In China, base metals prices on the Shanghai Futures Exchange were weaker across the board on Tuesday, with prices off by an average of 0.6% – led by a 1% drop in the June lead contract. The June copper contract was recently down by 0.3% at 47,580 yuan ($6,926) per tonne.

Spot copper prices in Changjiang were down by 0.2% at 47,360-47,510 yuan per tonne and the LME/Shanghai copper arbitrage ratio was recently at 7.87, compared with 7.83 at a similar time on Monday and 7.78 at a similar time on May 9. This highlights that LME copper is relatively weaker than China’s spot copper.

Precious metals
Spot gold and silver prices were little changed on Tuesday morning with gold at $1,298.46 per oz, but this is after a strong performance on Monday when prices closed up by 1.1%, compared with $1,285.75 per oz at Friday’s close. Platinum and palladium prices were also firmer this morning, seeing gains of 1.2% and 0.5% respectively.
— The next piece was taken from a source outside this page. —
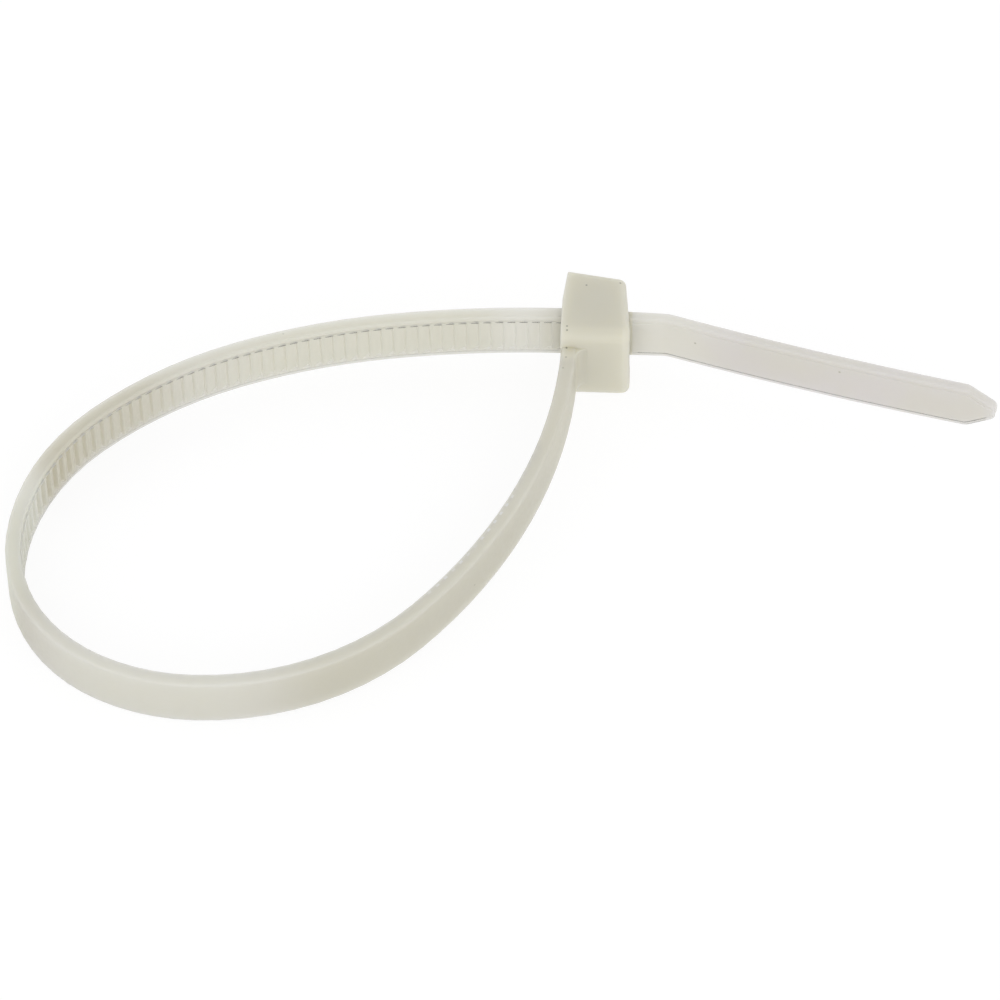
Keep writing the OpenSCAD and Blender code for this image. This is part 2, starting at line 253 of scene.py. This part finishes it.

On the SHFE, the June gold contract was up by 1.4% from Monday’s close, while the December silver contract was up by 0.9%.

Wider markets
In wider markets, the spot Brent crude oil price was up by 0.8% at $70.48 per barrel, compared with $69.92 per barrel at Monday’s close.

The yield on benchmark US 10-year treasuries was weaker at 2.4095%, compared with 2.4270% at a similar time on Monday. The yields on the US two-year and five-year treasuries were recently quoted at 2.1915% and 2.1914% respectively, showing that the backwardation between the two has all but levelled out.

The German 10-year bund yield has moved further into negative territory, it was recently quoted at -0.0705%, compared with -0.0500% at a similar time on Monday.

Asian equity markets were unsurprisingly down this morning: Nikkei (-0.59%), Hang Seng (-1.7%), CSI 300 (-0.32%), the Kospi (-0.11%) and the ASX 200 (-0.92%). The fact that Asian equities were not down by more, considering the sell-off in the United States on Monday, suggests some stability is returning.

In the US on Monday, the Dow Jones Industrial Average closed down by 2.38% at 25,324.99, while in Europe the Euro Stoxx 50 was down by 1.2% at 3,320.78.

Currencies
Despite all the turmoil in markets, the dollar index is not moving too much, it was recently quoted at 97.37, unchanged compared from a similar time on Monday.

The other major currencies are mixed; the Japanese yen showed strength on Monday, reaching 108.99 on the back of haven asset demand, but was recently quoted at 109.66, the euro at 1.1235 is little changed, sterling is weaker at 1.2939, as is the Australian dollar at 0.6950.

The yuan continues to sell off, it was recently quoted at 6.8768, compared with 6.8665 at a similar time on Monday. The other emerging market currencies are either consolidating or showing weakness.

Key data

Data out already on Tuesday showed a slight gain in Japan’s economic watchers sentiment, which climbed to 45.3 from 44.8. The German consumer price index (CPI) was unchanged at 1%, while the German wholesale price index climbed by 0.6%, after a previous 0.3% rise.

Later there is data on the UK employment situation, German and EU Zentrum fur Europaische Wirtschaftsforschung (ZEW), EU industrial production, as well as US data including the National Federation of Independent Business (NFIB) small business index and import prices. In addition, US Federal Open Market Committee members John Williams and Esther George are speaking.

Today’s key themes and views

We have been expecting the fallout from the lack of a US-China trade deal to lead to increased volatility and that is being seen. Despite the increase in tariffs, it does seem as though a trade deal may still within reach as US President Donald Trump is still on schedule to meet with Chinese President Xi Jinping at a Group of Twenty summit on June 28-29.

So while traders vent their disappointment now, the price weakness could be setting the market up for a strong reversal, especially as the funds are believed to be significantly short and the fundamentals for all the metals remaining tight, with Fastmarkets expecting deficits in to remain in place in all the base metals this year.

As such, while there may be further price weakness ahead, traders are also likely to be looking for buying opportunities.

Gold found some support last week on the back of the turmoil in trade talks and that was built upon on Monday with prices breaching $1,300 per oz, which broke the downward trend line. Given the increased uncertainty surrounding the trade deal and the nervousness that is producing, gold may well remain in demand for a while.